Here’s the runwisp.toml that just got written: one task you can actually run, plus a couple of commented hints showing the most common next steps.

runwisp.toml
# Docs: https://docs.runwisp.com/configuration/overview/
[tasks.hello]
description = "Example task. Trigger it from the TUI (press r) or the Web UI."
run = "echo hello from runwisp"
# Schedule a task with cron:
# [tasks.heartbeat]
# cron = "* * * * *"
# run = "date"
# Long-running service (auto-restart, supports replicas):
# [services.worker]
# instances = 1
# run = "node ./worker.js"

There are three places you can fire off hello. They all hit the same daemon and land in the same history — pick whichever is closest to where your hands already are.

Open the dashboard (step 4 walks through that the first time around), click hello in the sidebar, and hit Run Task. hello from runwisp streams into the log pane live, and the run shows up in the task’s history.

Press Esc to leave the exec view, arrow back up to Home in the sidebar, then highlight ⮕ Open Web UI on the Home page and hit Enter. Your default browser opens the dashboard, already logged in. Behind the scenes, the TUI mints a single-use launch ticket, so your password never travels through the URL. On a host without a browser, the TUI just prints the URL — open it from another machine and sign in with the password you copied in step 2.

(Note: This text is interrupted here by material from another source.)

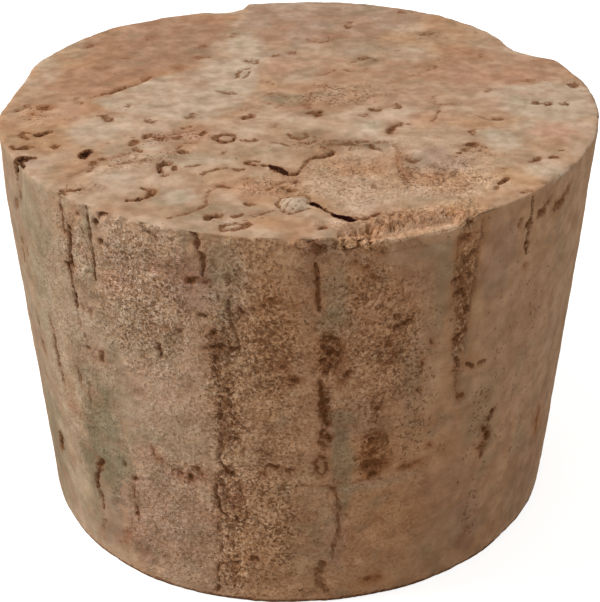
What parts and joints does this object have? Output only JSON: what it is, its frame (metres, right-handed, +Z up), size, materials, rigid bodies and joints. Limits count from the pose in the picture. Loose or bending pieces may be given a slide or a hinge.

Web UI dashboard: sidebar with tasks and services, daemon header with sparklines, recent activity feed below. Web UI dashboard: sidebar with tasks and services, daemon header with sparklines, recent activity feed below.

A few knobs worth knowing while you’re here:

  • Set RUNWISP_PASSWORD to pick your own password instead of the generated one. The daemon reads it in memory only, never writes it to disk, so it plays nicely with Docker secrets and systemd’s LoadCredential.
  • Running purely locally — a dev container, your laptop, an isolated network — and the login wall is just in the way? Set RUNWISP_NO_AUTH=1 to skip it entirely.
  • Use --host and --port to move the dashboard somewhere else. Defaults are 127.0.0.1 and 9477 — loopback only — which is almost always what you want.

That’s the whole loop. Now swap [tasks.hello] out for whatever you actually came here to run. A few patterns to crib from:

[tasks.backup-db]
cron = "0 2 * * *" # nightly at 2 AM
on_overlap = "skip" # don't pile up if a run is still going
keep_runs = 30 # keep the last 30 runs on disk
run = "pg_dump mydb | gzip > /backups/mydb-$(date +%F).sql.gz"
[tasks.health-check]
cron = "*/5 * * * *" # every five minutes
run = "curl -sf https://myapp.example.com/health || exit 1"
[services.worker]
instances = 3 # keep three copies alive at all times
run = "node /app/worker.js"

[tasks.*] run on a cron schedule or on demand and then exit. [services.*] are meant to stay up — when one falls over, RunWisp restarts it, and it keeps instances = N copies running in parallel. And that on_overlap = "skip" up there is one of three concurrency policies for when a run is still going as the next one comes due.

RunWisp doesn’t watch runwisp.toml for changes — you tell it when to pick them up. For the everyday edits — adding, changing, or removing tasks and services, or tweaking [defaults] — run runwisp reload (or send SIGHUP). It re-reads the file and reconciles the running task set in place. Reload is validate-first, so a typo is rejected and the daemon keeps running, and in-flight runs finish under the definition they started with.

Reach for runwisp restart when you’ve changed a restart-only setting ([daemon], the scheduler timezone, [storage], [notify], or the bind host/port), or when you want a fresh boot to re-fire run_on_start and missed-run catch-up. It stops the daemon and starts a new one with your edits loaded. (If you installed RunWisp as a service, it asks systemd or launchd to do the restart so the service manager stays in the loop.) Until you reload or restart, the TUI header, runwisp status, and the Web UI all show a notice that the config on disk no longer matches what the daemon is running. runwisp stop shuts the daemon down without starting a new one.